Over There

Words by Jack Yellen; music by Milton Ager, 1929

Where was "over there"? France. What was happening in France in 1918 when this song was written? When did the war start? Why didn't the United States become involved at first?

What wars had the United States fought previously? Spanish-American War, 1898; Civil War, 1860s; Mexican War, 1840s; War of 1812; Revolutionary War, 1770s–80s. What was common to all of these wars? Fought in America. What, then, is the significance of those words "over there"? First United States war across Atlantic.

What is the first verse of the song trying to do? Enlist recruits. What kinds of arguments do the lyrics make about why men should enlist? Make dad, mom, sweetheart proud; be a hero; etc. How convincing were these reasons? Why didn't the author use more political reasons?

Hum the tune. What does the rhythm remind you of? Bugle call, march. What feelings does the music evoke without the words? Would the message be as strong set to another tune? What effect does the repetition of words have? Echo to sound like a bugle, emphasize message.

What reasons would be convincing enough for you to enlist to fight a foreign war? What arguments would make sense to you? What emotional message would be most effective?

Research the role that African Americans played in the military in World War I. Why do you think Norman Rockwell’s art for the sheet-music cover only includes white men?


"Over There" performed by Billy Murray with orchestra, Edison 78 rpm disc [Edison 50443], © 1917. Available on iTunes, Spotify, and YouTube.

Billy Murray (1877–1954) was known as the Denver Nightingale and was one of the biggest stars of the acoustic recording era. He outsold all other performers from the time of his breakout records in 1903 to his retirement in 1943. While he received star billing on vaudeville, he was best known for his prolific work in the recording studio, making records for almost every record label of the era.

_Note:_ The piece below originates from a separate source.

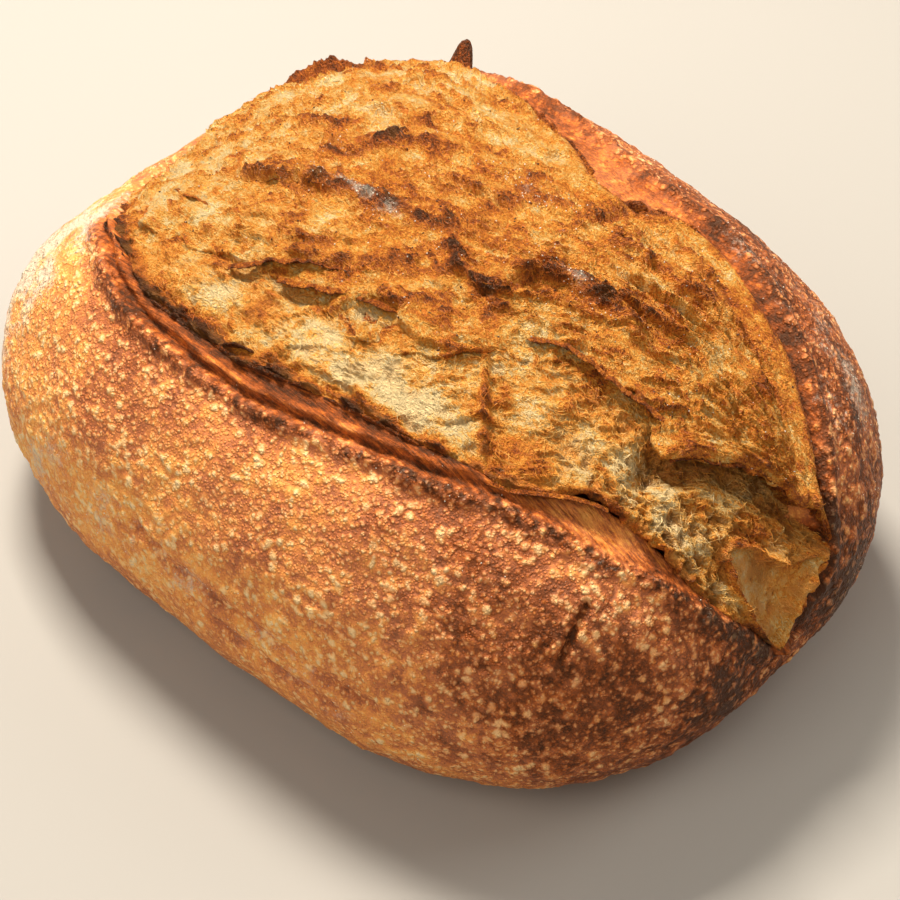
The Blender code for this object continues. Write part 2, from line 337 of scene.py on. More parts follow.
CRUMB_BAKE_AND_LIGHT_SPOTS = [
    (-34, -60, 12, 9, -0.20), (4, -55, 26, 8, -0.28), (44, -46, 12, 9, -0.20), (52, -32, 12, 9, -0.10),
    # The spot at (98, -20) is paler crumb and also painted light, lifting crumb that lies in shade near the
    # ear's lip.
    (72, -24, 16, 9, -0.12), (98, -20, 16, 9, -0.36), (32, -54, 20, 9, -0.32),
    (6, -42, 9, 5, 0.20), (-14, -55, 7, 6, 0.22),
    (-60, -56, 14, 7, 0.06), (58, -44, 10, 8, 0.16), (24, -62, 22, 4, 0.14), (-75, -48, 14, 8, 0.10),
]
BLOOM_FLOUR_SPOTS = [
    (8, 22, 13, 6, 0.55), (-20, -13, 20, 3, 0.90), (38, 5, 10, 3, 0.70), (-40, -2, 8, 4, 0.30),
]


def tear_coordinate(along, across):
    """Counts the layers of the tear: its level lines run the way the crumb pulled apart."""
    line = smooth_line([(-130, -4), (-80, -6), (-40, -2), (0, 10), (40, 26), (75, 52), (110, 82), (150, 118)])
    lean = np.interp(along, line[:, 0], line[:, 1])
    return across - lean * step(48.0, 4.0, across)


def ledges(count, depth, strength):
    """Torn layers: a sharp rise at each whole number of count, easing down to the next.

    Returns the height, the nearness to the torn lip and the nearness to the hollow in front of it.
    """
    part = count - np.floor(count)
    rise = step(0.0, 0.10, part)
    height = (rise * (1.0 - part) ** 1.3 - 0.32) * depth * strength
    lip = np.exp(-np.abs(part - 0.10) / 0.10) * strength
    hollow = np.exp(-(1.0 - part) / 0.10) * strength + (1.0 - rise) * strength * (part < 0.10)
    return height, lip, hollow


# ---------------------------------------------------------------- meshes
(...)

View the lyrics for "Over There."

View the published score.

George M. Cohan (1878–1942) was an actor, singer, songwriter, and playwright, best known for his patriotic songs. He was exposed to the entertainment industry early in his life, traveling with his family's act, the Four Cohans. Cohan was immensely popular, with several shows on Broadway. He also experimented with other theatrical ventures such as revues, silent movies, and a minstrel show. Most of Cohan's popular songs feature a marching tempo, emulating the marches of Sousa, and often include syncopation, suggesting the "flavor of ragtime."

George M. Cohan
George M. Cohan

Cohan described this song as "a dramatization of a bugle call," according to David Ewen, and wrote it the day after President Wilson had signed the Declaration of War. Cohan was awarded the Congressional Medal by President Franklin Roosevelt through a special act of Congress, no doubt for his frequent displays of Americanism in his songs and performances. As indicated by the first line, the inspiration for this song was "Johnny Get Your Gun" a song by Monroe Rosenfeld (1886). Conversely, this song inspired others, such as "We'll Do Our Share While You're Over There." This kind of cross-inspiration, where composers and lyricists borrowed ideas from or commented on other songs, was typical of Tin Pan Alley.

The cover of the score was illustrated by artist Norman Rockwell, whose work focused on reflecting American culture.

Compare this song to:

"I Didn't Raise My Boy to Be a Soldier" (in this unit)

"We Are Coming, Father Abraam, 300,000 More" (Unit 4)

"I Feel Like I'm Fixin' to Die Rag" (Unit 8)

After studying World War II, change the words to this song to reflect some of the reasons men and women enlisted in that war.

Choose a recent foreign conflict in which the United States was involved. What reasons did the government give for getting involved? What lyrics would make these reasons palatable for young people to enlist?